Musical automaton "Cakewalk dancer"

    Musical automaton "Cakewalk dancer"

    France, Paris


    Roullet & Decamps

    Papier-mache, leather, wood, metal, fabric, rubberized fabric; sewing, mechanical work, woodwork, painting

    85 x 47 x 32 cm, 7 kg


    Musical automaton depicting dark-skinned boy standing by a palm tree with green leaves on oval pedestal covered with red velvet. The boy has a papier-mache head, black skin, plush red lips, brown glass eyes with moving eyelids, and dark curly hair. He is wearing white shirt with large collar and a bow tie, lace cuffed sleeves, yellow tailcoat with long flaps, red vest with buttons, red pants with yellow and green stripes, gray knitted socks on the feet, leather gray-brown shoes with braid.
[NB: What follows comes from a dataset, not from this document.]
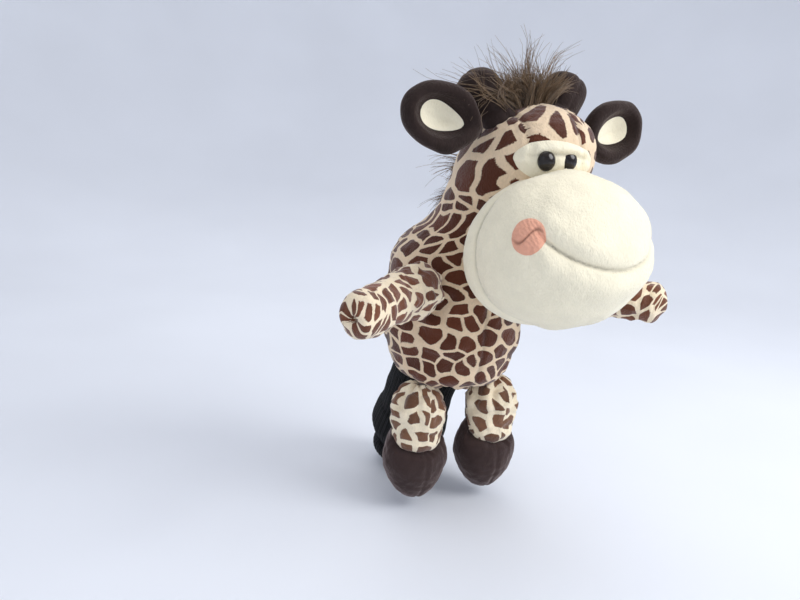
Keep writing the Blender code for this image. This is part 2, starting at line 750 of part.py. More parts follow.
def make_horns(neck):
    skull_space = cutter_from("skull_space", grown(head_form(), GAP), neck)
    middle = Vector((HEAD_OFFSET, crown_middle(), 0))
    for side, sign in SIDES:
        root = middle + HORN_ROOT + Vector((sign * HORN_SPREAD, 0, 0))
        direction = Vector((sign * HORN_DIRECTION.x, HORN_DIRECTION.y, HORN_DIRECTION.z))
        frame = joint_empty("horn_place_" + side, frame_along(root, direction, Vector((0, -1, 0))), neck)
        skin = loft(horn_rings(), LIMB_SEGMENTS)
        lowest = min(skin.faces, key=lambda face: face.calc_center_median().z)
        bmesh.ops.delete(skin, geom=[lowest], context="FACES")
        piece("horn_" + side, skin, DARK_BROWN, frame, CLOTH, (skull_space,))
        core = grown(loft(horn_rings(), LIMB_SEGMENTS), -STUFFING_INSET)
        piece("horn_stuffing_" + side, core, FIBRE, frame, cutters=(skull_space,))
    return skull_space


def make_mane(neck, skull_space):
    crown = crown_middle()
    behind = (Vector((0, crown + FORELOCK_DEPTH, HEAD_HEIGHT)), (0, -1, crown / HEAD_HEIGHT))
    foot = (Vector((0, 0, MANE_FOOT)), (0, 0, -1))

    def strip(width):
        half_width = width / 2
        return (
            (Vector((HEAD_OFFSET + half_width, 0, 0)), (1, 0, 0)),
            (Vector((HEAD_OFFSET - half_width, 0, 0)), (-1, 0, 0)),
        )

    tape = panel(grown(head_form(), GAP + MANE_TAPE), *strip(MANE_TAPE_WIDTH), behind, foot)
    piece("mane_tape", tape, HAIR, neck, MANE_TAPE)
    pile = panel(grown(head_form(), 2 * GAP + MANE_TAPE + MANE_DEPTH), *strip(MANE_WIDTH), behind, foot)
    piece("mane", pile, HAIR, neck, MANE_DEPTH)
    rings = [
        (
            HEAD_OFFSET,
            crown - 2 * GAP,
            HEAD_HEIGHT + share * FORELOCK_HEIGHT,
            a * FORELOCK_WIDTH / 2,
            b * FORELOCK_DEPTH / 2 - GAP,
        )
        for share, a, b in FORELOCK_SHAPE
    ]
    piece("forelock", loft(rings, LIMB_SEGMENTS), HAIR, neck, cutters=(skull_space,))


# Limbs


def arm_rings():
    """The arm along its Z, from the shoulder ball to the rounded hand."""
    rings = [(0, 0, height, radius, radius) for radius, height in arc(ARM_BALL, -ROUND_END, 0, 4)]
    middle = (ARM_BALL + HAND_RADIUS) / 2
    rings.append((0, 0, ARM_REACH / 2, middle, middle))
    hand = arc(HAND_RADIUS, 0, ROUND_END, 4)
    rings += [(0, 0, ARM_REACH + height, radius, radius) for radius, height in hand]
    return rings


def stuffed_limb(name, frame, rings, skin_start, skin_end, colour, cutters=()):
    """A cloth tube over its stuffing. The stuffing is bare where it sits in its sockets."""
    planes = [(Vector((0, 0, skin_start)), (0, 0, -1))]
    if skin_end is None:
        skin = loft(rings, LIMB_SEGMENTS)
    else:
        planes.append((Vector((0, 0, skin_end)), (0, 0, 1)))
        skin = opened(loft(rings, LIMB_SEGMENTS))
    piece(name + "_skin", panel(skin, *planes), colour, frame, CLOTH, cutters)
    core = grown(loft(rings, LIMB_SEGMENTS), -STUFFING_INSET)
    piece(name + "_stuffing", core, FIBRE, frame, cutters=cutters)


def make_arms(places):
    for side, frame in places.items():
        stuffed_limb("arm_" + side, frame, arm_rings(), ARM_SKIN_START, None, SPOTTED)


def leg_rings():
    """The leg along its Z, which points down, from the hip ball to the rounded end inside the hoof."""
    rings = [(0, 0, height, radius, radius) for radius, height in arc(LEG_BALL, -ROUND_END, 0, 4)]
    foot = arc(LEG_FOOT_RADIUS, 0, ROUND_END, 4)
    rings += [(0, 0, LEG_DROP + height, radius, radius) for radius, height in foot]
    return rings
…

A rod is in his the right hand. Control mechanism with eight cams and musical movement with pinned barrel, sound comb and spring motor are mounted in the body.
    Winding key and on / off lever are on the right side surface. When the mechanism is turned on, the melody sounds, the dancer's hands move up and down synchronously, setting the rhythm of the dance, the head and torso lean right and left, the eyes blink, the mouth smiles wider, the legs turn from the hip and move to the rhythm of the steppe, touching the surface with toe or heel. The cakewalk was a dance accompanied by banjo, guitar, or mandolin with rhythmic patterns typical of ragtime: syncopated rhythm and brief, unexpected pauses on the downbeat. The cakewalk - the dance of slaves - appeared in the southern part of the United States at the end of the 19th century, as a mockery of the slave owners’ Menuet.